_Supplied material:_
#####
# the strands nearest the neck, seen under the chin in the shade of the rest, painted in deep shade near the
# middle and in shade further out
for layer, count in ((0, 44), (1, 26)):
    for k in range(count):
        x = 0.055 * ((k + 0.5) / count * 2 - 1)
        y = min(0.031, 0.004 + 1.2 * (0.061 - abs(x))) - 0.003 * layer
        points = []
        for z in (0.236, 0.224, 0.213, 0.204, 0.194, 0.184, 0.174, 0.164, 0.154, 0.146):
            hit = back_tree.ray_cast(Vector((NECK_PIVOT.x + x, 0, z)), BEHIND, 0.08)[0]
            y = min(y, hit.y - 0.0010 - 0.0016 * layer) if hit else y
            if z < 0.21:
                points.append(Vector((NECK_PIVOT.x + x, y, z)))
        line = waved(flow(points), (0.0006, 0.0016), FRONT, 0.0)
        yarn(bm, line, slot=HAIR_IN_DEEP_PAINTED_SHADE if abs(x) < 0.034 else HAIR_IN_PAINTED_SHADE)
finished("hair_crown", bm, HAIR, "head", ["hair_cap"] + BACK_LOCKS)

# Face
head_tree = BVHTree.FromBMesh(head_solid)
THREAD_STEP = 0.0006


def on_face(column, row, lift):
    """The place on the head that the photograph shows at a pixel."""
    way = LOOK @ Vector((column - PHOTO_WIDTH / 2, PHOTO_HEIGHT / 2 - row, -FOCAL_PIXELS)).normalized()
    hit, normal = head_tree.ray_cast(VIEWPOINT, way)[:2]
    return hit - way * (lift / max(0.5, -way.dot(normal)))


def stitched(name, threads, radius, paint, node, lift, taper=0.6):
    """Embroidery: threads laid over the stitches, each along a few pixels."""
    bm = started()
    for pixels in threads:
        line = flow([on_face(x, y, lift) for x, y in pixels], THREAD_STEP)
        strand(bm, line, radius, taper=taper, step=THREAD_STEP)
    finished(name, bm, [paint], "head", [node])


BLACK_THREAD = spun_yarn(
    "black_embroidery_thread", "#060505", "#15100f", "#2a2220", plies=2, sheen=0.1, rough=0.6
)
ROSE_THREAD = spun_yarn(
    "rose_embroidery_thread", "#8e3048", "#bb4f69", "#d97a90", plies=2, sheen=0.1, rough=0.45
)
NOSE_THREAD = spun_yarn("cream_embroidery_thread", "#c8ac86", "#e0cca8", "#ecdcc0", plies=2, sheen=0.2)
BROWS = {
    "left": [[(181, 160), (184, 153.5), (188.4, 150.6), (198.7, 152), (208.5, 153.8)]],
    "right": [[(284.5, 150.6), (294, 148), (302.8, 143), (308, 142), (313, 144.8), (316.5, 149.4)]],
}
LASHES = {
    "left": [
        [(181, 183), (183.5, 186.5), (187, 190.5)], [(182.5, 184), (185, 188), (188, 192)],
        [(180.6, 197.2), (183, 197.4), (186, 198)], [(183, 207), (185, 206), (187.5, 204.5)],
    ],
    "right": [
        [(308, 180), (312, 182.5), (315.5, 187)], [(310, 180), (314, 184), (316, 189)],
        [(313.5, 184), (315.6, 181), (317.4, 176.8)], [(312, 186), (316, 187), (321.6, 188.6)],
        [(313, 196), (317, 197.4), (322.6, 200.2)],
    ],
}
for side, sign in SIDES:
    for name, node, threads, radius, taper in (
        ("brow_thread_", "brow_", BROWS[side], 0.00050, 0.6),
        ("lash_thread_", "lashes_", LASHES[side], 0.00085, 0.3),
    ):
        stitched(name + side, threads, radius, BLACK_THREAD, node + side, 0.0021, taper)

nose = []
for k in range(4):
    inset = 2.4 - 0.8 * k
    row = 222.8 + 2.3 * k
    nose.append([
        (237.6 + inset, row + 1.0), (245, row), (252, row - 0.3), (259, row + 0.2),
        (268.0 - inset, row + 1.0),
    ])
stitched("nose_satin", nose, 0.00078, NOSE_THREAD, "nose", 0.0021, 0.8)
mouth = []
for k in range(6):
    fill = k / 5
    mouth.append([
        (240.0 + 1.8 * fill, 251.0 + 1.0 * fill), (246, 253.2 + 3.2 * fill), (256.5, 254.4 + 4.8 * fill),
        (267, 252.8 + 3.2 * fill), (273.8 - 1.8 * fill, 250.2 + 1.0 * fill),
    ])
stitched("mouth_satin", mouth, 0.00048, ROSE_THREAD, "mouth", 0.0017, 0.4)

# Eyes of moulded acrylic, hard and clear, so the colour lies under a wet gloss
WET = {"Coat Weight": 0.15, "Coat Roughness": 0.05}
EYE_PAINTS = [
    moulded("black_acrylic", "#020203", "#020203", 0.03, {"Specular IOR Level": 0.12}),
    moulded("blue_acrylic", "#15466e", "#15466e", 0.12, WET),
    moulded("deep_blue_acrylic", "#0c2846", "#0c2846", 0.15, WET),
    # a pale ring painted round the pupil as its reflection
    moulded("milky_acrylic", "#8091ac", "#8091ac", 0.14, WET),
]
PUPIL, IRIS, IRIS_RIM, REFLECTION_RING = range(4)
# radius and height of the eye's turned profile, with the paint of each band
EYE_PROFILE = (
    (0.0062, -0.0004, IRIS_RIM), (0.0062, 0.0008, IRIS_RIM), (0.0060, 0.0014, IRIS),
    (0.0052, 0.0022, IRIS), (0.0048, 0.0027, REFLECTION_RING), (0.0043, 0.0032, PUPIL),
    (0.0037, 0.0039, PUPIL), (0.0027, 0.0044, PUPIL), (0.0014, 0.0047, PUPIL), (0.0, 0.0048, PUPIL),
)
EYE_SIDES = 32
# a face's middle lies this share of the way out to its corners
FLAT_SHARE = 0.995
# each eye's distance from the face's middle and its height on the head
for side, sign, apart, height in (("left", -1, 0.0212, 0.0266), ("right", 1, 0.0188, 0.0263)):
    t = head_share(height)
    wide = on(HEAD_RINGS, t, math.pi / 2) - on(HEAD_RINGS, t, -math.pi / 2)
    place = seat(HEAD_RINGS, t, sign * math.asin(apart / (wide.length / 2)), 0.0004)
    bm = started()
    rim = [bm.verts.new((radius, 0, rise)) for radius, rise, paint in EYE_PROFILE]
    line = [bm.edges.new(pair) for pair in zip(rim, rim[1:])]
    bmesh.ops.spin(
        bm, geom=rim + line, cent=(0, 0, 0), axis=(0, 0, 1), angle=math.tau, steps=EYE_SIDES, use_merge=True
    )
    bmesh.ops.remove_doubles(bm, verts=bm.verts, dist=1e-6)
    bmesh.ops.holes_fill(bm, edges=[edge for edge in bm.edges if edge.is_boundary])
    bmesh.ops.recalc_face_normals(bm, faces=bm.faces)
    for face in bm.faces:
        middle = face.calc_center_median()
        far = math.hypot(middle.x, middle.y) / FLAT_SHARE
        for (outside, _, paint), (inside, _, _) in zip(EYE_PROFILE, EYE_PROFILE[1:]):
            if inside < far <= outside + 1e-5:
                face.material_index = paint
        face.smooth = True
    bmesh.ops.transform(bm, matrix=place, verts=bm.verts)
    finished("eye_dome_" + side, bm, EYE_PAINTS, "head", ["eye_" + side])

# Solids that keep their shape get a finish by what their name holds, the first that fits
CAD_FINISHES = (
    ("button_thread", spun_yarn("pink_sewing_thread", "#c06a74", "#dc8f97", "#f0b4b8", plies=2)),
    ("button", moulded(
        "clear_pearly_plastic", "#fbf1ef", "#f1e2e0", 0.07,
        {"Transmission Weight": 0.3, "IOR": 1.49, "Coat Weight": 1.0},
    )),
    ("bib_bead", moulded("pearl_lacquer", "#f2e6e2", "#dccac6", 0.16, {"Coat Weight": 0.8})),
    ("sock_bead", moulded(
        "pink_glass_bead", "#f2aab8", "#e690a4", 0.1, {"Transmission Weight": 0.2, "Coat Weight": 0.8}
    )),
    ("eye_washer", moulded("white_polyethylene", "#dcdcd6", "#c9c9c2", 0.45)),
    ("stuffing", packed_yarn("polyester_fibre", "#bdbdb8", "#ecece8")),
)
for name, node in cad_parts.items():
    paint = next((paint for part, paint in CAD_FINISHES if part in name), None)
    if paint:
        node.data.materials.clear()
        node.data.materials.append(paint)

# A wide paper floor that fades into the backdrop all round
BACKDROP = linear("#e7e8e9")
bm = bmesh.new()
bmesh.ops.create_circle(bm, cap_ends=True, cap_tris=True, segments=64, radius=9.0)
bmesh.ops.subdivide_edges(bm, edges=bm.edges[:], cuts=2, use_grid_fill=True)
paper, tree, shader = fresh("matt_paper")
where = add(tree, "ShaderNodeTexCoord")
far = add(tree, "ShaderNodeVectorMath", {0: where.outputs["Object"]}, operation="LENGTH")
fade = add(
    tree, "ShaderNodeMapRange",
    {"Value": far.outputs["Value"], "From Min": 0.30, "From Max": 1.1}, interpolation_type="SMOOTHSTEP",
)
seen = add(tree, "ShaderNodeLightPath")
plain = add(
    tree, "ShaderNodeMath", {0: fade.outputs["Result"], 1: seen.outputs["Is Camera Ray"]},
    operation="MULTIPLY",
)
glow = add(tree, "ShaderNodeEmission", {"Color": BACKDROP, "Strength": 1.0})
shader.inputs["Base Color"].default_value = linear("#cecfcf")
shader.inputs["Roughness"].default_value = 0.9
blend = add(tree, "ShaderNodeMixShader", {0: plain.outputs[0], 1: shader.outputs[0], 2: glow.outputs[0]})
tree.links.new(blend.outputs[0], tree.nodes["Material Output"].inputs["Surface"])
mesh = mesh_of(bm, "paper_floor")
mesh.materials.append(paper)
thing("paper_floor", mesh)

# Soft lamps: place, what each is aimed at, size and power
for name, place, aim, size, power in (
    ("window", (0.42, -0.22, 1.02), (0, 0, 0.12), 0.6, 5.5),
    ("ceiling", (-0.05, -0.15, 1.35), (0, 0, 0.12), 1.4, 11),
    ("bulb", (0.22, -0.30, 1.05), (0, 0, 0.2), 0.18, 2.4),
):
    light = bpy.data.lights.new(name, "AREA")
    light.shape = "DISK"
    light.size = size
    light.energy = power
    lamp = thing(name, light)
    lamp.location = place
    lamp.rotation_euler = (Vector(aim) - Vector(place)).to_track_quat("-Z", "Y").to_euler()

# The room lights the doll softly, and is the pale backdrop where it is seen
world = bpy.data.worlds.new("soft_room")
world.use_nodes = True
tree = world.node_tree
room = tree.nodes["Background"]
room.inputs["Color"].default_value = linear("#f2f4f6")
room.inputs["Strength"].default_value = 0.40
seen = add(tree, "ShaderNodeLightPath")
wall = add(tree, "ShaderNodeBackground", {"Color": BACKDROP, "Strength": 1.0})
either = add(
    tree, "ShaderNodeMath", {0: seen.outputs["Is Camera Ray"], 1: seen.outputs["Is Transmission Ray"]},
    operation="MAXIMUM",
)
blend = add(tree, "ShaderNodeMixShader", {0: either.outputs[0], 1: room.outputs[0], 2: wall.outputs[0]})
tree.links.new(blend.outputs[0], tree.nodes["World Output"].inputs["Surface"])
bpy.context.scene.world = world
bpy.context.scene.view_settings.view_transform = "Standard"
#####
_Your goal:_ In the listing above, please print only the lines from the first one to the line where "return hit - way" appears, exactly as written, both of those lines included.

_Answer to the task:_
# the strands nearest the neck, seen under the chin in the shade of the rest, painted in deep shade near the
# middle and in shade further out
for layer, count in ((0, 44), (1, 26)):
    for k in range(count):
        x = 0.055 * ((k + 0.5) / count * 2 - 1)
        y = min(0.031, 0.004 + 1.2 * (0.061 - abs(x))) - 0.003 * layer
        points = []
        for z in (0.236, 0.224, 0.213, 0.204, 0.194, 0.184, 0.174, 0.164, 0.154, 0.146):
            hit = back_tree.ray_cast(Vector((NECK_PIVOT.x + x, 0, z)), BEHIND, 0.08)[0]
            y = min(y, hit.y - 0.0010 - 0.0016 * layer) if hit else y
            if z < 0.21:
                points.append(Vector((NECK_PIVOT.x + x, y, z)))
        line = waved(flow(points), (0.0006, 0.0016), FRONT, 0.0)
        yarn(bm, line, slot=HAIR_IN_DEEP_PAINTED_SHADE if abs(x) < 0.034 else HAIR_IN_PAINTED_SHADE)
finished("hair_crown", bm, HAIR, "head", ["hair_cap"] + BACK_LOCKS)

# Face
head_tree = BVHTree.FromBMesh(head_solid)
THREAD_STEP = 0.0006


def on_face(column, row, lift):
    """The place on the head that the photograph shows at a pixel."""
    way = LOOK @ Vector((column - PHOTO_WIDTH / 2, PHOTO_HEIGHT / 2 - row, -FOCAL_PIXELS)).normalized()
    hit, normal = head_tree.ray_cast(VIEWPOINT, way)[:2]
    return hit - way * (lift / max(0.5, -way.dot(normal)))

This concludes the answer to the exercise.